Ross O. Storey | May 20, 2011
Asia remains about three years behind North America and Europe in the enterprise adoption of cloud computing, because of infrastructure issues, according to Per Dahlberg, the CEO and co-founder of the non-profit, vendor-neutral Asia Cloud Computing Association.

Per Dahlberg, the CEO and co-founder of the non-profit, vendor-neutral Asia Cloud Computing Association, shared thoughts with Fairfax Business Media managing editor, Ross O. Storey about the reasons the association, launched in November 2010, was formed, 

What has the Asia Cloud Computing Association been formed and who has been the driving force for this?

The main purpose of the association is to gather the major cloud stakeholders in Asia and accelerate the creation of the market by collectively addressing key issues and obstacles - to resolve challenges that individual companies are unlikely or not at all able to achieve on their own. Per Dahlberg and Mark Ross are the co-founders of the initiative - they brought in a group of 11 companies as founding members (Alcatel-Lucent, Cisco, EMC, Microsoft, Nokia-Siemens Network, Rackspace, NetApp, Verizon, Telenor group, PLDT/Smart and Reach).

How does the adoption of cloud computing services by Asia enterprises currently compare with the environment in the US and Europe?

Adoption of cloud computing in Asia is behind North America and Europe at this point. As a whole the infrastructure in Asia is not there. The interest in moving to cloud is very high but Asia is probably about three years behind North America and 18 months behind Europe in adopting cloud methodologies. Telegeography Research estimates that global broadband Internet subscribers will climb to more than 700 million by 2013, with more than 300 million from Asia, compared to about 100 million in North America, and nearly 200 million in Europe.  Broadband availability is closely linked to cloud computing because it makes it easy for users to store and access video, audio and applications in the cloud rather than running them on their own PCs.

The past 12 months there has seen an acceleration in the adoption as more products and services enter the market and customers understand the benefits cloud computing can provide. 

Australia and Japan are most mature in the adoption at this stage in Asia.

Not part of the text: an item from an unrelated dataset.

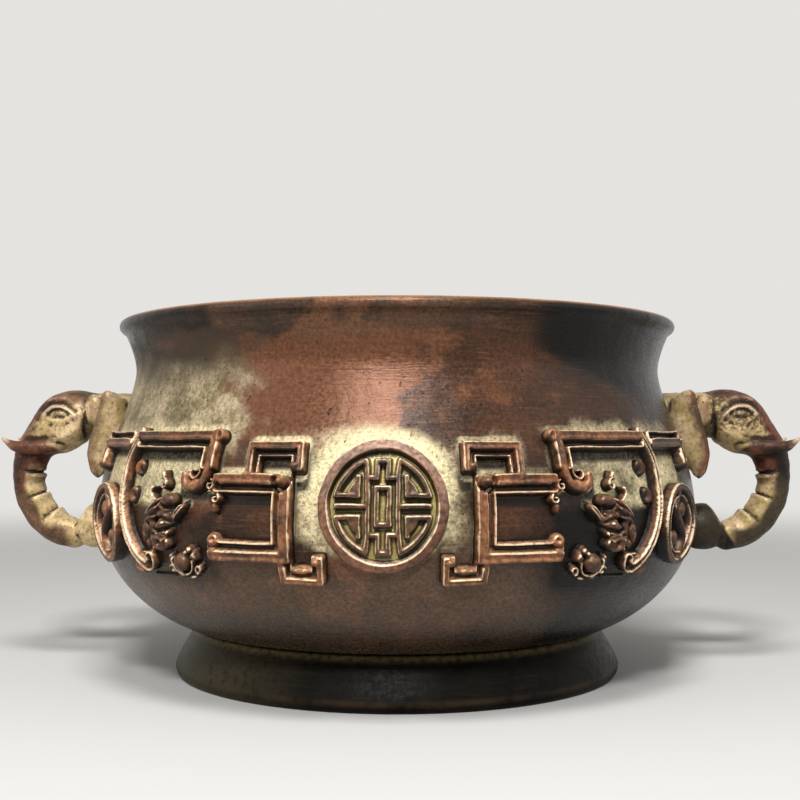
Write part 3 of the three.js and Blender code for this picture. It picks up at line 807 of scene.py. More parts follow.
def relief_finish(name, high, low, shade, crest):
    """Cast ornament: mottled tops from high to shade, crests that look up, dark undersides and recesses."""
    f = Finish(name, 0.35, 0.4)
    patch = f.noise(5, 4)
    fine = f.noise(0.9, 4)
    colour = f.coated(
        f.mix(f.span(patch, 0.42, 0.66), high, shade),
        (f.times("upper", 0.42), crest),
        (f.times("under", 0.8), SHADE),
        (f.span("lift", 0.45, 0.12), f.mix(f.span(fine, 0.4, 0.66, 0, 0.6), low, SHADE)),
        (f.times("hollow", f.span(patch, 0.25, 0.6, 0.6, 1)), SHADE),
    )
    edge = f.times(f.span("worn", 0.15, 0.7), f.span(fine, 0.32, 0.54, 0.3, 1))
    colour = f.mix(edge, f.tone(colour, fine, 0.6, 1.45), BRIGHT)
    rough = f.span(fine, 0.3, 0.7, 0.32, 0.48)
    return f.finished(colour, rough, f.bump(fine, 0.07), pit_depth=0.06)


def foot_finish():
    """Nearly black metal with olive dust in the crease under the bowl."""
    f = Finish("foot_patina", 0.15, 0.07)
    patch = f.noise(9, 4)
    fine = f.noise(1.2, 4)
    brush = f.noise(0.5, 3, (0.08, 0.08, 1))
    colour = f.coated(
        f.mix(f.span(patch, 0.36, 0.62), rgb(8, 7, 6), rgb(19, 16, 12)),
        (f.span(brush, 0.5, 0.74, 0, 0.3), rgb(44, 38, 28)),
        (f.times("film", f.span(fine, 0.3, 0.6, 0.3, 0.9)), OLIVE),
        (f.times("worn", f.span(patch, 0.3, 0.6, 0, 0.6)), rgb(64, 50, 36)),
    )
    rough = f.span(fine, 0.3, 0.7, 0.36, 0.52)
    grain = f.bump(fine, 0.06, f.bump(brush, 0.03))
    return f.finished(colour, rough, grain, pit_size=0.9, pit_share=0, pit_depth=0.08)


def handle_finish():
    """Beige dust on the handles, brown high points, dark recesses and speckles."""
    f = Finish("handle_patina", 0.18, 0.22)
    patch = f.noise(4, 4)
    fine = f.noise(0.8, 5)
    beige = f.mix(f.span(patch, 0.38, 0.62), rgb(212, 184, 142), rgb(182, 158, 106))
    beige = f.mix(f.span(fine, 0.54, 0.72, 0, 0.6), beige, rgb(104, 80, 54))
    spotted = f.span(f.times(fine, "spotted"), 0.26, 0.44)
    brown = f.mix(f.span(patch, 0.4, 0.62), rgb(98, 58, 40), rgb(58, 38, 28))
    colour = f.coated(
        f.tone(beige, fine, 1.12, 0.78),
        (f.times(spotted, 0.85), rgb(70, 52, 36)),
        (f.times("brown", f.span(fine, 0.2, 0.46, 0.7, 1)), brown),
        ("black", rgb(18, 14, 10)),
        ("hollow", SHADE),
        (f.times("worn", 0.6), BRIGHT),
    )
    return f.finished(colour, f.span(fine, 0.3, 0.7, 0.38, 0.56), f.bump(fine, 0.07))


# Each ornament metal: the tops, the low ground, the mottling of the tops, and the crests.
RELIEF_COLOURS = {
    "relief_patina": [(120, 76, 48), (34, 27, 19), (66, 42, 28), (196, 148, 108)],
    "relief_dark_patina": [(70, 45, 30), (20, 16, 11), (32, 22, 15), (120, 86, 60)],
    "beast_patina": [(86, 56, 38), (22, 17, 12), (36, 25, 17), (132, 98, 70)],
    "fret_patina": [(86, 58, 40), (182, 166, 104), (50, 34, 24), (176, 146, 112)],
    "ring_patina": [(128, 88, 64), (60, 46, 32), (94, 62, 46), (230, 206, 190)],
}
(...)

Japan in particular has had major investment from local IT firms into cloud over the past two years and these efforts have been heavily supported and encouraged by the government.

What is stopping cloud adoption in the Asia Pacific region from reaching its full potential?

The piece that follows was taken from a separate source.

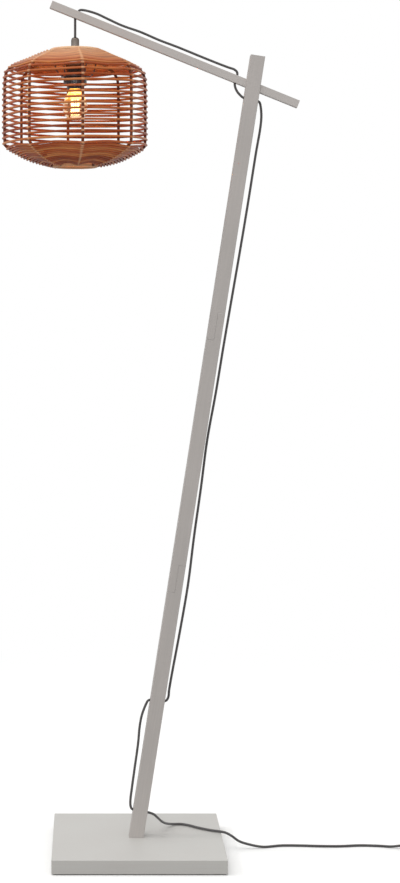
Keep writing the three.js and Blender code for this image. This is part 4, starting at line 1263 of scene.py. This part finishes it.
class Profile:
    """A line in the plane of radius and height, measured along its own length."""

    def __init__(self, points: Sequence[Vector]) -> None:
        """Measure the line.

        Args:
            points: Its points, with x as radius and z as height.
        """
        self.points = list(points)
        self.marks = [0.0]
        for start, end in zip(self.points, self.points[1:]):
            self.marks.append(self.marks[-1] + (end - start).length)

    @property
    def length(self) -> float:
        """The whole length."""
        return self.marks[-1]

    def at(self, distance: float) -> tuple[Vector, Vector]:
        """Find a point by its distance along the line.

        Args:
            distance: The distance from the line's start.

        Returns:
            The point, and the direction square to the line and away from the axis.
        """
        last = len(self.points) - 2
        span = min(max(sum(mark <= distance for mark in self.marks) - 1, 0), last)
        start, end = self.points[span], self.points[span + 1]
        share = (distance - self.marks[span]) / (self.marks[span + 1] - self.marks[span])
        run = (end - start).normalized()
        return start.lerp(end, share), Vector((-run.z, 0.0, run.x))


def inset(points: Sequence[Vector], distance: float) -> list[Vector]:
    """Move a line towards the axis, square to itself.

    Args:
        points: The line's points from top to bottom, with x as radius and z as height.
        distance: How far to move it.

    Returns:
        The moved points.
    """
    moved = []
    for index, point in enumerate(points):
        run = points[min(index + 1, len(points) - 1)] - points[max(index - 1, 0)]
        run.normalize()
        moved.append(point + Vector((run.z, 0.0, -run.x)) * distance)
    return moved


def short_of(start: Vector, end: Vector, distance: float) -> Vector:
    """Find the point on the way from one place to another, at a distance before its end."""
    return end + (start - end).normalized() * distance


@dataclass
class CaneShade:
    """The woven shade: cane ribs between two rims, with two strands wound over them side by side."""

    centre: Vector
    top: float
    bottom: float
    radius: float = 0.1783
    top_rim: float = 0.0625
    bottom_rim: float = 0.056
    shoulder_height: float = 0.09
    bowl_height: float = 0.06
    strand: float = 0.0058
    rib_strand: float = 0.0054
    bed: float = 0.0026  # how deep a strand beds in behind a rib's outer edge
    slack: float = 0.0003
    rib_radius: float = 0.0035
    rib_seat: float = 0.0012
    rim_wrap: float = 0.0044
    rim_wire: float = 0.0025
    ribs: int = 8
    rib_turn: float = 6.4  # degrees that the first rib stands to the right of the front
    strands: int = 2
    first_rib: float = 2.0
    start: float = -0.0019  # nearer to the top rim than one strand
    pitch: float = 0.0134  # along the ribs, from a course to the next, on the side
    tight_pitch: float = 0.0078  # on the cone and the bowl
    cone: float = 0.1009  # along the ribs, down to where the courses spread
    bowl: float = 0.112  # along the ribs, from where they close again
    bump: float = 0.0018  # over each rib
    bump_width: float = 0.007
    dip: float = 0.004  # towards the axis, halfway between two ribs
    wander: float = 0.0011
    wander_rates: Place = (0.31, 1.7, 0.043)  # with the bay, the strand, and the bay again
    bay_steps: int = 14
    gather: float = 0.12  # how much closer the steps lie at the ribs
    rub_share: float = 0.55
    strip_width: float = 0.0052
    strip_relief: float = 0.0007
    strip_steps: int = 14  # round a rim's wire
    wrap_steps: int = 6  # along the rim, for each turn of the strip
    strip_grain: float = 8.0
    ring_steps: int = 96
    hub_radius: float = 0.035
    hub_thickness: float = 0.002
    arm_radius: float = 0.002
    arms: int = 4
    top_shares: Pairs = (
        (0.0, 0.0), (0.24, 0.12), (0.45, 0.24), (0.68, 0.36), (0.8, 0.43), (0.93, 0.57), (0.972, 0.67),
        (0.99, 0.8), (1.0, 1.0),
    )
    bottom_shares: Pairs = (
        (1.0, 0.0), (0.985, 0.16), (0.91, 0.3), (0.74, 0.5), (0.56, 0.69), (0.38, 0.83), (0.19, 0.93),
        (0.0, 1.0),
    )
    arm_shares: Pairs = ((0.0, 0.0), (0.45, 0.1), (0.82, 0.35), (0.98, 0.8), (1.0, 1.0))

    def outline(self) -> list[Vector]:
        """Give the weave's outer line, from just under the top rim to just over the bottom one."""
        top_reach = self.radius - self.top_rim
        upper = [Vector((self.top_rim + across * top_reach, 0.0, self.top - down * self.shoulder_height))
                 for across, down in self.top_shares]
        reach = self.radius - self.bottom_rim
        lower = [Vector((self.bottom_rim + across * reach, 0.0,
                         self.bottom + (1 - down) * self.bowl_height))
                 for across, down in self.bottom_shares]
        clear = self.rim_wrap + self.rib_strand
        return [short_of(upper[1], upper[0], clear), *upper[1:], *lower[:-1],
                short_of(lower[-2], lower[-1], clear)]

    def rings(self) -> tuple[Vector, Vector]:
        """Give the middles of the two rims' wires, as radius and height."""
        wrap = self.rim_wrap
        return (Vector((self.top_rim - wrap, 0.0, self.top - wrap)),
                Vector((self.bottom_rim - wrap, 0.0, self.bottom + wrap)))

    def rib_points(self) -> list[Vector]:
        """Give the ribs' middle line, which ends on the two rims' wires."""
        line = inset(self.outline(), self.rib_strand - self.bed + self.rib_radius)
        top_ring, bottom_ring = self.rings()
        return [short_of(line[0], top_ring, self.rib_seat), *line,
                short_of(line[-1], bottom_ring, self.rib_seat)]

    def around(self, point: Vector, angle: float) -> Vector:
        """Place a point of the profile at an angle, in degrees, to the right of the front."""
        turn = math.radians(angle)
        return self.centre + Vector((point.x * math.sin(turn), -point.x * math.cos(turn), point.z))

    def make_ribs(self) -> None:
        """Make the ribs and the two rims' wires."""
        line = smooth_line(self.rib_points(), steps=4)
        lines = [[self.around(point, self.rib_turn + rib * 360 / self.ribs) for point in line]
                 for rib in range(self.ribs)]
        show(swept("cane_ribs", lines, self.rib_radius, sides=12), RIB_CANE, "shade_frame")
        loops = [[self.around(ring, step * 360 / self.ring_steps) for step in range(self.ring_steps)]
                 for ring in self.rings()]
        show(swept("rim_wires", loops, self.rim_wire, sides=8, rings=True), WIRE)

    def wind(self, line: Profile, first_rib: float) -> list[Vector]:
        """Wind one strand from rim to rim, from right to left at the front.

        It bends over the outside of each rib, and runs straighter than the shade's round to the next.

        Args:
            line: The ribs' middle line.
            first_rib: The rib where it starts.

        Returns:
            The strand's middle line.
        """
        clear = self.rim_wrap + self.strand + self.start
        reach = self.rib_radius + self.strand / 2 - self.bed
        run = line.length - 2 * clear
        bays = int(sum(length / fall for length, fall in self.zones(run)))
        places = []
        for step in range(bays * self.bay_steps + 1):
            bay, part = divmod(step, self.bay_steps)
            share = part / self.bay_steps
            share -= self.gather * math.sin(math.tau * share)
            down = clear + self.fallen(run, bay + share) + self.stray(first_rib, bay + share)
            point, out = line.at(down)
            away = min(share, 1 - share) * math.tau * point.x / self.ribs
            sunk = self.bump * (1 - math.exp(-(away / self.bump_width) ** 2))
            sunk += self.dip * (1 - math.cos(math.tau * share)) / 2
            angle = self.rib_turn + (first_rib - bay - share) * 360 / self.ribs
            places.append(self.around(point + out * (reach - sunk), angle))
        return places

    def zones(self, run: float) -> Pairs:
        """Give the cone's, the side's and the bowl's share of a run, each with its fall from rib to rib."""
        tight, loose = (pitch * self.strands / self.ribs for pitch in (self.tight_pitch, self.pitch))
        return (self.cone, tight), (run - self.cone - self.bowl, loose), (self.bowl, tight)

    def fallen(self, run: float, bays: float) -> float:
        """Say how far along the ribs a strand has come after a number of bays."""
        done = 0.0
        for length, fall in self.zones(run):
            passed = min(bays, length / fall)
            done += passed * fall
            bays -= passed
        return done

    def stray(self, strand: float, bay: float) -> float:
        """Say how far a strand strays along the ribs from its even pitch, as hand weaving does."""
        first, second, third = self.wander_rates
        return self.wander * noise.noise(Vector((bay * first, strand * second, bay * third)))

    def make_weave(self) -> None:
        """Wind the strands, which together cover the cone, the side and the bowl."""
        line = Profile(smooth_line(self.rib_points(), steps=6))
        lines = [self.wind(line, self.first_rib + strand * self.ribs / self.strands)
                 for strand in range(self.strands)]
        finish = Cane("stained_cane", Slot.CANE, rub_share=self.rub_share, ribs=self.ribs,
                      axis=(self.centre.x, self.centre.y), rib_turn=self.rib_turn)
        show(swept("wound_cane", lines, self.strand / 2, sides=8), finish, "weave_top",
             "weave_side_1", "weave_side_2", "weave_bottom")

    def turn_of(self, vert: bmesh.types.BMVert) -> float:
        """Say how far round the shade's axis a vertex lies, in radians."""
        arm = vert.co - self.centre
        return math.atan2(arm.y, arm.x)

    def make_rim(self, name: str, node: str, ring: Vector) -> None:
        """Wrap a flat strip of cane round a rim.

        Args:
            name: The piece's name.
            node: Its node's name.
            ring: The middle of the rim's wire, as radius and height.
        """
        wraps = round(math.tau * ring.x / self.strip_width)
        radius = self.rim_wrap - self.strip_relief
        dots = [polar(radius, step * math.tau / self.strip_steps, 0.0)
                for step in range(self.strip_steps)]
        section = [(ring.x + dot.x, ring.z + dot.y) for dot in dots]
        bm = bmesh.new()
        for vert in add_turned(bm, section, self.centre, wraps * self.wrap_steps):
            turn = self.turn_of(vert)
            out = (vert.co - self.centre - polar(ring.x, turn, ring.z)).normalized()
            outer = (vert.co - self.centre).xy.length > ring.x
            roll = math.atan2(out.z, out.xy.length * (1 if outer else -1))
            phase = (turn * wraps + roll) / math.tau % 1.0
            vert.co += out * self.strip_relief * (1 - (2 * phase - 1) ** 4)
        layer = bm.loops.layers.uv.new("UVMap")
        for face in bm.faces:
            for loop in face.loops:
                wrap = self.turn_of(loop.vert) * wraps / math.tau
                loop[layer].uv = (loop.vert.co.z * self.strip_grain, wrap)
        show(mesh_from(bm, name, crease=60.0), RIM_CANE, node)

    def make_spider(self) -> None:
        """Make the hub that the lampholder clamps, and its arms up to the top rim's wire."""
        low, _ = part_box("shade_spider")
        hub_top = low.z + self.hub_thickness
        top_ring, _ = self.rings()
        start = Vector((self.hub_radius - self.arm_radius, 0.0, hub_top - self.hub_thickness / 2))
        end = Vector((top_ring.x + self.arm_radius / 2, 0.0, top_ring.z - self.rim_wire - self.slack))
        rise = end.z - hub_top
        bends = [Vector((self.hub_radius + (end.x - self.hub_radius) * across, 0.0, hub_top + rise * up))
                 for across, up in self.arm_shares]
        line = smooth_line([start, *bends[1:]], steps=6)
        first = self.rib_turn + 180 / self.ribs
        arms = [[self.around(point, first + arm * 360 / self.arms) for point in line]
                for arm in range(self.arms)]
        show(swept("spider_arms", arms, self.arm_radius, sides=10), WIRE, "shade_spider")
        section = [(HUB_BORE, hub_top), (self.hub_radius, hub_top), (self.hub_radius, low.z),
                   (HUB_BORE, low.z)]
        show(turned("spider_hub", section, self.centre, edge=0.0004), WIRE)

    def build(self) -> None:
        """Make the shade's pieces."""
        self.make_ribs()
        self.make_weave()
        for end, ring in zip(("top", "bottom"), self.rings()):
            self.make_rim(f"wrapped_rim_{end}", f"rim_binding_{end}", ring)
        self.make_spider()


def main() -> None:
    """Build the scene: first the camera and the lead, then the lamp from its base to its shade."""
    logging.basicConfig(level=logging.INFO, format="%(message)s")
    studio = Studio()
    studio.place_camera()
    Lead().lay()
    Stand().dress()
    SwitchSpring().build()
    low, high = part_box("shade_ring")
    centre = Vector(((low.x + high.x) / 2, (low.y + high.y) / 2, 0.0))
    LampHolder(centre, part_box("holder_cap")[1].z).build()
    Bulb(centre).build()
    CaneShade(centre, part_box("rim_binding_top")[1].z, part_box("rim_binding_bottom")[0].z).build()
    studio.lay_floor()
    studio.light()


if __name__ == "__main__":
    main()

Cloud adoption is held by back factors ranging from a lack of broadband readiness to concerns around security, vendor lock-in, performance, availability, reliability and a general understanding of what cloud computing is. On top of that, or cutting right through it all, is the issue of Asia's fragmented regulatory framework, which is one of the biggest challenges in the region. For instance, some countries -- even tiny island nations -- require that citizens' personal information remain inside their national borders.  Regulations like these prevent some of the benefits of economies of scale. That means that cloud storage providers can't maximize efficiency by providing regional cloud centers. And SaaS providers can't run applications remotely if they need to download data in order to analyze or change it.  Indeed it could even hamper recovery in emergencies, because back-up data centers might be affected by the same weather or terrorism issues that shut down the main site.